Start RECORDED INFORMATION

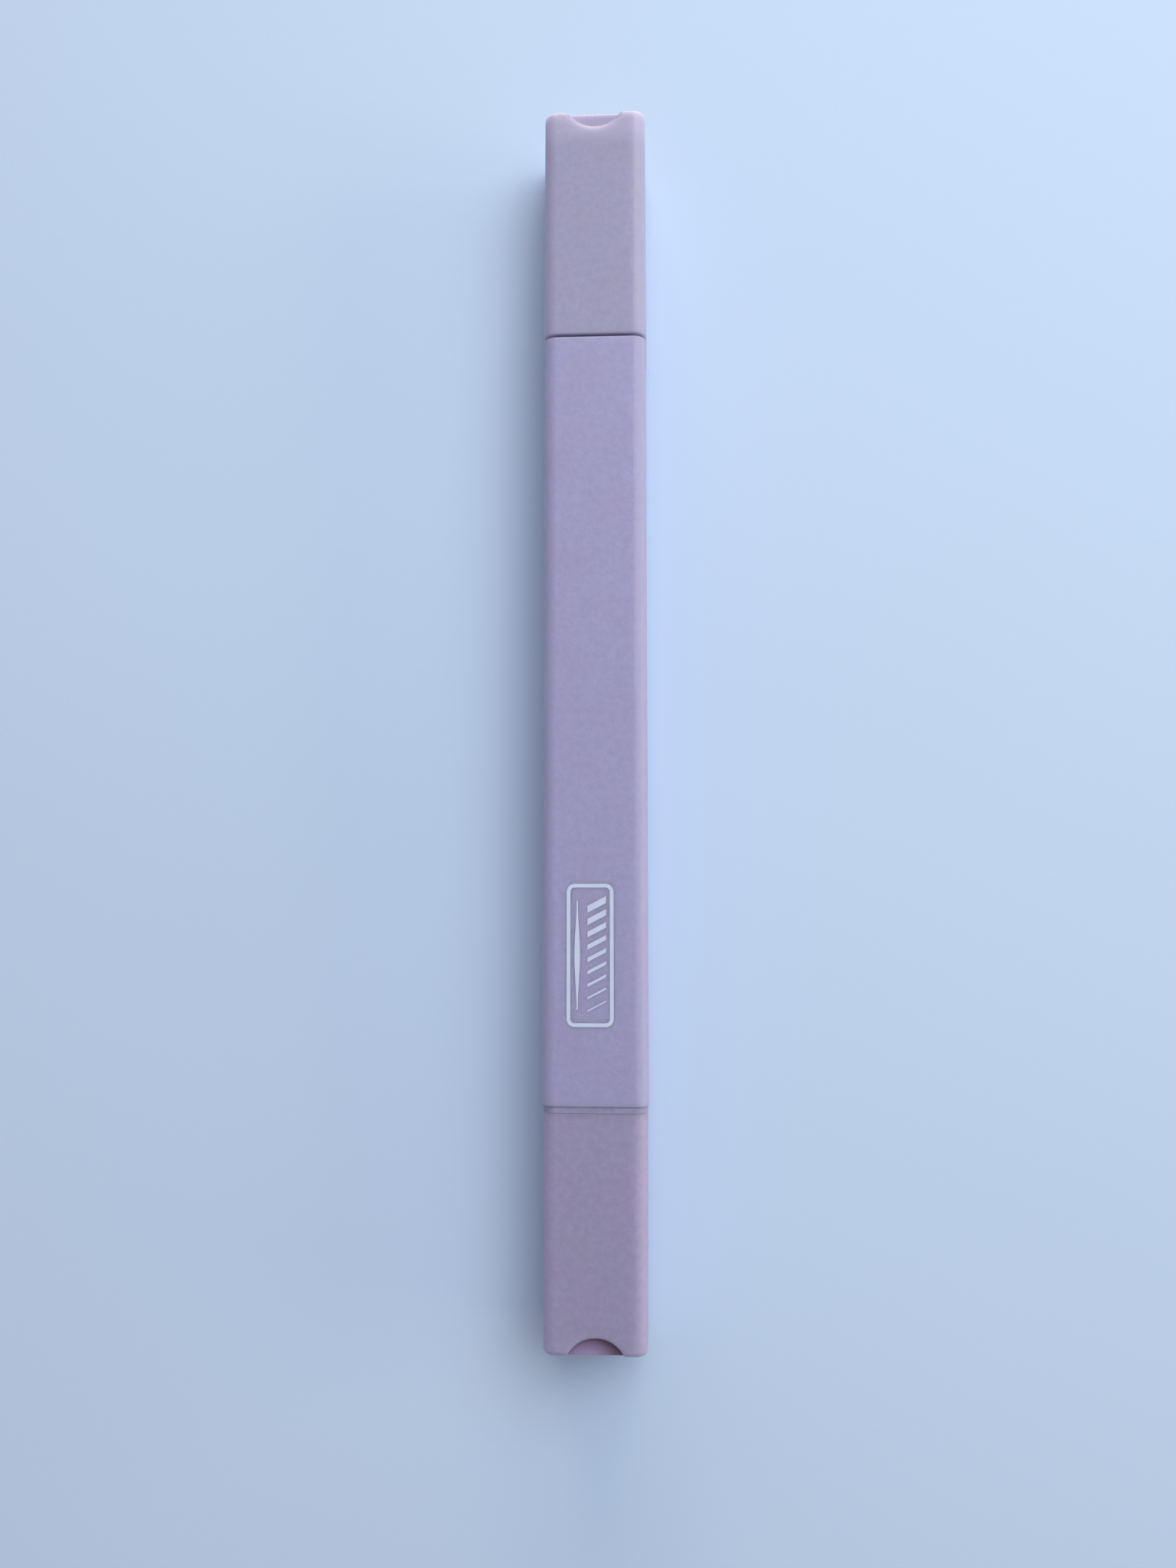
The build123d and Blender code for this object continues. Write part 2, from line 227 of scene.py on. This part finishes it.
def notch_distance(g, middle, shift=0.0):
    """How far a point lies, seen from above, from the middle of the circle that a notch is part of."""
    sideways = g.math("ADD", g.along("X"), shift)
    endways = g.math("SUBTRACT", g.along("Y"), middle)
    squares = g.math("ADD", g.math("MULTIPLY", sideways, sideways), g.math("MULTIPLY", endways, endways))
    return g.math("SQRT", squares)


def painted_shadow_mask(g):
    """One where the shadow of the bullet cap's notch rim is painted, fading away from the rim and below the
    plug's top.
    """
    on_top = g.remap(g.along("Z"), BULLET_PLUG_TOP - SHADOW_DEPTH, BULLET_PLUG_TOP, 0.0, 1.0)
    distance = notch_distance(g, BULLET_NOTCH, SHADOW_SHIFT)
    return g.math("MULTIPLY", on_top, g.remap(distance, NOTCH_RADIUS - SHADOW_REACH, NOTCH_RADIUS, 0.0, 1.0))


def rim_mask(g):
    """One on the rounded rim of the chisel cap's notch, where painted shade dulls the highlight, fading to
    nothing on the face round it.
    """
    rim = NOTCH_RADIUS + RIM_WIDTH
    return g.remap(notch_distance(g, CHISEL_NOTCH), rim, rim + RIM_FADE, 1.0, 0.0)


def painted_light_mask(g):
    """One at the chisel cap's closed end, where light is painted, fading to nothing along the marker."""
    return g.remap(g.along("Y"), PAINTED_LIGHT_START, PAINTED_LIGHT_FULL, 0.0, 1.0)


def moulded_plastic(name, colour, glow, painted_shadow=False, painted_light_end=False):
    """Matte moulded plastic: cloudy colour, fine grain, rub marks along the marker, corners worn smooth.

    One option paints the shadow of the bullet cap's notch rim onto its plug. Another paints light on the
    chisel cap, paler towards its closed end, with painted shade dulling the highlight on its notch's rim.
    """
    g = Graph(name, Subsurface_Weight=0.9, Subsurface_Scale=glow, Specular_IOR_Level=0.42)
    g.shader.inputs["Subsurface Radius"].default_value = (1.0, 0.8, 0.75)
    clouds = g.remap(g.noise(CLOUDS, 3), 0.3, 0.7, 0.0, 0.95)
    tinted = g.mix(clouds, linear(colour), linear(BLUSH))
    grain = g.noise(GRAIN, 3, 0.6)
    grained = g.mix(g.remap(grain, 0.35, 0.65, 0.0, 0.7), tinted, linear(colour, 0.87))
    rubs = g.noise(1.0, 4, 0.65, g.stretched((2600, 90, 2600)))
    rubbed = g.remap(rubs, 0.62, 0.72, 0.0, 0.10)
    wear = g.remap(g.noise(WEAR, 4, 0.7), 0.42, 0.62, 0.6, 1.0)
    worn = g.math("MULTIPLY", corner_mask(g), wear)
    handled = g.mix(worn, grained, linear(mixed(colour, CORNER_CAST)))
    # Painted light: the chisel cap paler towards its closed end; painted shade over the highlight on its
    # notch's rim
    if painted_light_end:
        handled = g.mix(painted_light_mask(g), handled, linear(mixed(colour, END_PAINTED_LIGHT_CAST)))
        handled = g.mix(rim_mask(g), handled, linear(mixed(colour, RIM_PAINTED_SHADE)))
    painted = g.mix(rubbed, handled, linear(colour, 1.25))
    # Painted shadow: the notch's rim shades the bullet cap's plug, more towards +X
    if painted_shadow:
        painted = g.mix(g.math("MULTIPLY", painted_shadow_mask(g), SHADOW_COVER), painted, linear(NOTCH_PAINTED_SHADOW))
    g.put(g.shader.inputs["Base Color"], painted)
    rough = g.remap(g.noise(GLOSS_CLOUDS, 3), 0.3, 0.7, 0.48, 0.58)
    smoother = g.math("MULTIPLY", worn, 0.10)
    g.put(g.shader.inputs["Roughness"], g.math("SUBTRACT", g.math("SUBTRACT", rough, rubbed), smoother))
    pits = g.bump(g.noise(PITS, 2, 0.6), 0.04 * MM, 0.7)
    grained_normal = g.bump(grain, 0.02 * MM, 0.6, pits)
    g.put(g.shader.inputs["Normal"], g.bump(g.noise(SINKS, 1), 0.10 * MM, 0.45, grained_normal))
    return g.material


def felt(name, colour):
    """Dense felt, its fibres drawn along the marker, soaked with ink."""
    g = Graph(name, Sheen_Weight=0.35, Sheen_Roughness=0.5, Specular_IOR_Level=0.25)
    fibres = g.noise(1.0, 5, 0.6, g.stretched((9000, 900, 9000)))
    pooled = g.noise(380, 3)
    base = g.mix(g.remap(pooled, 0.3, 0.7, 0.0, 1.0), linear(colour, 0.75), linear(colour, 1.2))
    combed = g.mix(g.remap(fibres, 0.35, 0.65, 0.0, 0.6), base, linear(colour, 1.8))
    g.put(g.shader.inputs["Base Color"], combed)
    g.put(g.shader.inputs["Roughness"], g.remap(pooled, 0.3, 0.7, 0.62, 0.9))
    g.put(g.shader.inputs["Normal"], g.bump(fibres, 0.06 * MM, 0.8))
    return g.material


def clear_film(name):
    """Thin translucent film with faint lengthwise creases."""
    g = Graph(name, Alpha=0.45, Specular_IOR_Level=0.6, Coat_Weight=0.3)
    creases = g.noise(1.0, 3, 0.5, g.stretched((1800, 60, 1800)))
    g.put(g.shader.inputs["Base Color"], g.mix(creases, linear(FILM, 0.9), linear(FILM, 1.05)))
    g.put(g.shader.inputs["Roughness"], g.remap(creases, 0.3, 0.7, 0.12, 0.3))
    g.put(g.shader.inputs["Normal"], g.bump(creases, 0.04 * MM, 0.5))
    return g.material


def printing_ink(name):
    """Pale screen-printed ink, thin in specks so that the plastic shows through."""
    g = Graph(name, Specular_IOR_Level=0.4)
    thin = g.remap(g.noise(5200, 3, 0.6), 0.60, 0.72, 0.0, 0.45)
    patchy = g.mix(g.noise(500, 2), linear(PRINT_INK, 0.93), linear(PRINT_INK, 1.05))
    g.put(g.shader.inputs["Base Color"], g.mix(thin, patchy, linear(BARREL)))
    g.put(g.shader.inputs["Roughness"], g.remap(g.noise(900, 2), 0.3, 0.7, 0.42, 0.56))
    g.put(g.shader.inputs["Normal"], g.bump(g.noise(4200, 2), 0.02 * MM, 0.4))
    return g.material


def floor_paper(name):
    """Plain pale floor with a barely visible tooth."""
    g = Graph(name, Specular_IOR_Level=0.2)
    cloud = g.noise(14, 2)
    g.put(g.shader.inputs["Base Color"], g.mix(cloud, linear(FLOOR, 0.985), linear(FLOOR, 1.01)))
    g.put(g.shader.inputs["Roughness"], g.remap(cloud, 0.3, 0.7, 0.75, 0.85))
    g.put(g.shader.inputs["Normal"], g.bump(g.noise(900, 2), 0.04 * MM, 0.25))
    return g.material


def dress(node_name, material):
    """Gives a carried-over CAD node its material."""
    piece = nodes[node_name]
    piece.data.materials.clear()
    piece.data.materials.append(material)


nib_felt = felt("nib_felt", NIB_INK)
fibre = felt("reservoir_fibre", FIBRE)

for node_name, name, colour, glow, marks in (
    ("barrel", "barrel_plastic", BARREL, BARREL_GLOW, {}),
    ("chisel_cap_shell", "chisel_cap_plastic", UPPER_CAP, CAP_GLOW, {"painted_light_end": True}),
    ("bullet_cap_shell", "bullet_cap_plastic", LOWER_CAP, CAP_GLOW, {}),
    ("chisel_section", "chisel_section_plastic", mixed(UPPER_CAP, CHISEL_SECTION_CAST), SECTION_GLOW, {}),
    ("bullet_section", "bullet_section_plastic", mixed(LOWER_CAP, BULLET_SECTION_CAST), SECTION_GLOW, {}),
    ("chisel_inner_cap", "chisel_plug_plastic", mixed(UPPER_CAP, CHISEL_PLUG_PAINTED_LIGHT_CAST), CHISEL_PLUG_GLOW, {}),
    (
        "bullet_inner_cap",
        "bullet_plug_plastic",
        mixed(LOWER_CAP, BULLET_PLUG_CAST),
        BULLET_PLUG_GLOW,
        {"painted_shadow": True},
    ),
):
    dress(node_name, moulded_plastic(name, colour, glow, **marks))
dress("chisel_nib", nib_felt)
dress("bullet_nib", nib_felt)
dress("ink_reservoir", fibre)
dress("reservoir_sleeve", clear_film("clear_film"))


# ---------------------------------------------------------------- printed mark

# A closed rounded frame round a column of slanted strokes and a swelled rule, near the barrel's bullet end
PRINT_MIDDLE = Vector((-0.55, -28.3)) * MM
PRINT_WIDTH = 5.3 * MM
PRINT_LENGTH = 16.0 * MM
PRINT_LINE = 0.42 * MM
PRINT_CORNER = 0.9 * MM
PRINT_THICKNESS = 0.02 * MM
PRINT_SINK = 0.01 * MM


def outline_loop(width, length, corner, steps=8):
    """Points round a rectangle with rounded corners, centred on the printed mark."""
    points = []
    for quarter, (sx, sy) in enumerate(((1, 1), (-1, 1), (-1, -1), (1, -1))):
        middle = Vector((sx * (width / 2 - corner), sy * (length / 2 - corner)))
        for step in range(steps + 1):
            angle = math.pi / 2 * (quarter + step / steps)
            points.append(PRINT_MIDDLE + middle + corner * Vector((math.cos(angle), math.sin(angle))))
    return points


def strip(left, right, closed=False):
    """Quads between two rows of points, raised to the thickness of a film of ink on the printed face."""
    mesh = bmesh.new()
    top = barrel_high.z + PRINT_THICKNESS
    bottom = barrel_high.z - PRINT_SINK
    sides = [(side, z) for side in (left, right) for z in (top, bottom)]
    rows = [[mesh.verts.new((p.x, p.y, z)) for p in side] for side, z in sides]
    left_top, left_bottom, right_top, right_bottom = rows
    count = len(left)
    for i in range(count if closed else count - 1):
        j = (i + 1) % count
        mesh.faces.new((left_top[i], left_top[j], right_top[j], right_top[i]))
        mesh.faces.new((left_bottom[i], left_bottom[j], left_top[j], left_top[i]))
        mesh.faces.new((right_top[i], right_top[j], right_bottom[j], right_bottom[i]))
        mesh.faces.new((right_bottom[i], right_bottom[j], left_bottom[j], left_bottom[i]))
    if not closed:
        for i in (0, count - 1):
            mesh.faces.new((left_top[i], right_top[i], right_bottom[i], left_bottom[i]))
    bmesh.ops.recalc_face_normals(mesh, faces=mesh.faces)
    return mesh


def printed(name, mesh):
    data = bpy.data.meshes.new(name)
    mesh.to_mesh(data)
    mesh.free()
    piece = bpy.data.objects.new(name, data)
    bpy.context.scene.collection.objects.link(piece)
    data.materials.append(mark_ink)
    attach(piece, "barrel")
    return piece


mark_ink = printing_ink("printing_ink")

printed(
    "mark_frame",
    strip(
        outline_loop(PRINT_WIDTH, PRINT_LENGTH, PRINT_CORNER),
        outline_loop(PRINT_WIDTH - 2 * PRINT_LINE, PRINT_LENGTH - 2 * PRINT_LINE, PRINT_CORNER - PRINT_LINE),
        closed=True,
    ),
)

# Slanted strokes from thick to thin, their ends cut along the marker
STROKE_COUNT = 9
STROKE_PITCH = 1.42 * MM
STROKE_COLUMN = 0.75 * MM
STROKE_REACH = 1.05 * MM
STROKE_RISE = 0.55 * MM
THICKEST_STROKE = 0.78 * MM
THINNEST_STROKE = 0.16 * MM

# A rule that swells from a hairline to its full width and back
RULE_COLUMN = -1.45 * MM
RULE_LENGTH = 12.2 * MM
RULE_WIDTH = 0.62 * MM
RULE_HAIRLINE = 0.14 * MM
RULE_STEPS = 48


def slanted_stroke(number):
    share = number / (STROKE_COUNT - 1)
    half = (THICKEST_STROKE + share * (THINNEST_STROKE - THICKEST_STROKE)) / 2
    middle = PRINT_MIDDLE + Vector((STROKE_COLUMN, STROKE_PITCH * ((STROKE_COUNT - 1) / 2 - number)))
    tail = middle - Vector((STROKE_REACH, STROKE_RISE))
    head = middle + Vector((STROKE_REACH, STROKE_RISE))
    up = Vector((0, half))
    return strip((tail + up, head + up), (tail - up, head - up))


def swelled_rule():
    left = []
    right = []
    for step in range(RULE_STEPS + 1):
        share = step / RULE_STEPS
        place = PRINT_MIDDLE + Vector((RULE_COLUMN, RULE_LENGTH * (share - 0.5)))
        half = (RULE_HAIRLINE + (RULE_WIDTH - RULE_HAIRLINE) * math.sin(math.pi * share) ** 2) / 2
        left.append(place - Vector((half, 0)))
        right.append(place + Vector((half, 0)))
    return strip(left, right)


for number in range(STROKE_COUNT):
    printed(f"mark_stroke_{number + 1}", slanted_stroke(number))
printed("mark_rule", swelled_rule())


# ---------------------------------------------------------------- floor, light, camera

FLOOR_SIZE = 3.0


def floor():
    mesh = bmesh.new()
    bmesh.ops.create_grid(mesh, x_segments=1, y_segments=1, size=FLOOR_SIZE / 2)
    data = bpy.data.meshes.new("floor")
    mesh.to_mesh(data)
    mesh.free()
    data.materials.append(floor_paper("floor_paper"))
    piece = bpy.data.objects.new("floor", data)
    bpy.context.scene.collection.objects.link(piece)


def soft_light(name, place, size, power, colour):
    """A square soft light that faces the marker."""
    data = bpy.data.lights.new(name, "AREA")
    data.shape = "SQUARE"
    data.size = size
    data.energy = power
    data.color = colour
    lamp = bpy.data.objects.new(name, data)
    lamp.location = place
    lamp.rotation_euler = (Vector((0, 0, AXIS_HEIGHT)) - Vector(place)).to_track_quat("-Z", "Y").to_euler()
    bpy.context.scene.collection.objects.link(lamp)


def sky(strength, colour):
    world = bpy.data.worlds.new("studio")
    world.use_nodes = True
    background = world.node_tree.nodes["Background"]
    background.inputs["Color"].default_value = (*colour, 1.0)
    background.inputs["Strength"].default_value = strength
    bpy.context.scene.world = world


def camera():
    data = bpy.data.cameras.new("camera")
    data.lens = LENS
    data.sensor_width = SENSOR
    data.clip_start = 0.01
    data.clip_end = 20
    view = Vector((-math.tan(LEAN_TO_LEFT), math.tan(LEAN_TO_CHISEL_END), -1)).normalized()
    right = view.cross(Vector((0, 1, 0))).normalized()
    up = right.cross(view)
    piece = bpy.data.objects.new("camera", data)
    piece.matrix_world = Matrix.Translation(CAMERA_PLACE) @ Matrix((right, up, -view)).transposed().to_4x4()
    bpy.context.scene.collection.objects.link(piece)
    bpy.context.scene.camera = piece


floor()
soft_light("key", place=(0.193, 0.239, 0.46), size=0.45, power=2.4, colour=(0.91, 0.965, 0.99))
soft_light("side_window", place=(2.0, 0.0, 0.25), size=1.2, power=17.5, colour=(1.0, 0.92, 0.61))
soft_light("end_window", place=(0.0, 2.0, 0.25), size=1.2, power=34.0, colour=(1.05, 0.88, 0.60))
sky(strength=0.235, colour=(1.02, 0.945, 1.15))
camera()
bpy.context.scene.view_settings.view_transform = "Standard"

End RECORDED INFORMATION

INSTRUCTIONS FOR THE TASK> Copy each line in the data that holds the word "part".

RESULT FOR THIS EXERCISE>
The build123d and Blender code for this object continues. Write part 2, from line 227 of scene.py on. This part finishes it.
    """How far a point lies, seen from above, from the middle of the circle that a notch is part of."""